In "Spirited," Joua's journey is interwoven with the narratives of Hmong shamans who are reclaiming and reforming their traditions. "I started to understand that the culture is extremely patriarchal, but the spiritual piece is not," Joua says. "There's a way to practice this that empowers women and queer folks. It hasn't been done yet, but that model is in the process of being created."

One of the leaders of this movement, and a primary character in "Spirited," is master shaman Billy Lor. For Billy, the way forward is back.

Joua Lee Grande
25 second preview clip from "Spirited" (no audio).

"Hmong culture is very binary — male, female, woman, man only. But when we look at our traditions and how we perceive the spirit or the soul, it is nonbinary. It is male, it is female, it is the universe," Billy says.

As he reaches back to his ancestors' practices, Billy is finding the tools to craft a future that welcomes all Hmong people. "I want to break down the culture and go back to the ancient ways we practiced," Billy says. "How did our ancestors do it? If they were inclusive in the beginning, where did we go wrong? Where can we deconstruct and reconstruct?"
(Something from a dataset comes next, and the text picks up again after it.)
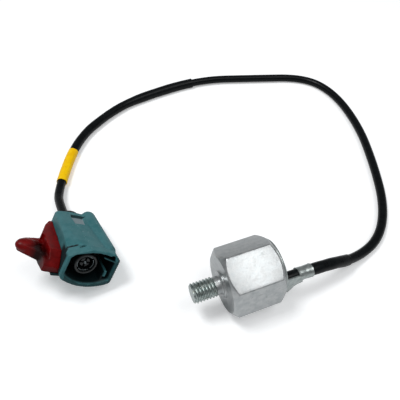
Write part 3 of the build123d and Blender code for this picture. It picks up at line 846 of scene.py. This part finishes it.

"Spirited" is in early production. Yet, even now, Joua doesn't know how it will end.

As a filmmaker, she can picture a cinematic finale where a formerly agnostic Hmong American woman becomes a spiritual healer. But life, she knows, isn't a movie. "It's an honor to become a healer, but it's also so much responsibility," Joua says, one that would come with a sacrifice.

Joua expects the documentary to be released in a year or two. But she's already come to one conclusion: "Even though the documentary is about will I or won't I become a shaman, it really isn't about that. It's about my journey to find a community. It's about my journey to find where I belong."